Philippians 1:22 But if I live in the flesh, this is the fruit of my labour: yet what I shall choose I wot not.

Philippians 1:23 For I am in a strait betwixt two, having a desire to depart, and to be with Christ; which is far better:

Philippians 1:24 Nevertheless to abide in the flesh is more needful for you.

Philippians 1:25 And having this confidence, I know that I shall abide and continue with you all for your furtherance and joy of faith;

Philippians 1:26 That your rejoicing may be more abundant in Jesus Christ for me by my coming to you again.

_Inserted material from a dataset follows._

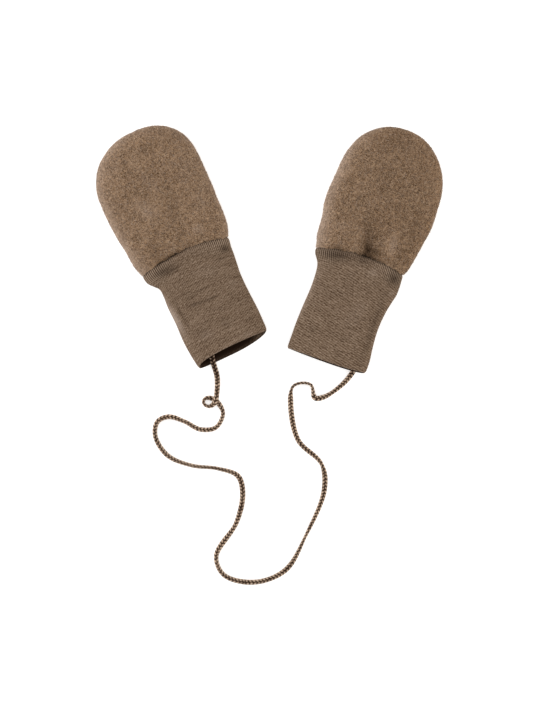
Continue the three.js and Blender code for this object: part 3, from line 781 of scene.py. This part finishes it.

Philippians 1:27 Only let your conversation be as it becometh the gospel of Christ: that whether I come and see you, or else be absent, I may hear of your affairs, that ye stand fast in one spirit, with one mind striving together for the faith of the gospel;

conversation. See note on Philippians 3:20. It is a different word from that translated “conversation” in 2 Corinthians 1:12 (q.v.).

becometh. A more modern way of saying this is: “Let your civic behavior be becomingly appropriate to your allegiance to the gospel.” One who professes salvation from sin and has received imputed righteousness should live in a victoriously godly life style.

Philippians 1:28 And in nothing terrified by your adversaries: which is to them an evident token of perdition, but to you of salvation, and that of God.

Philippians 1:29 For unto you it is given in the behalf of Christ, not only to believe on him, but also to suffer for his sake;

given. This normal Christian experience of being persecuted in some way or other for our Christian testimony has actually been granted (literally “graced”) to us as a privilege! “We suffer with Him, that we may be also glorified together” (Romans 8:17). “If we suffer, we shall also reign with Him” (2 Timothy 2:12). “Rejoice, inasmuch as ye are partakers of Christ's sufferings; that, when His glory shall be revealed, ye may be glad also, with exceeding joy” (1 Peter 4:13).

Philippians 1:30 Having the same conflict which ye saw in me, and now hear to be in me.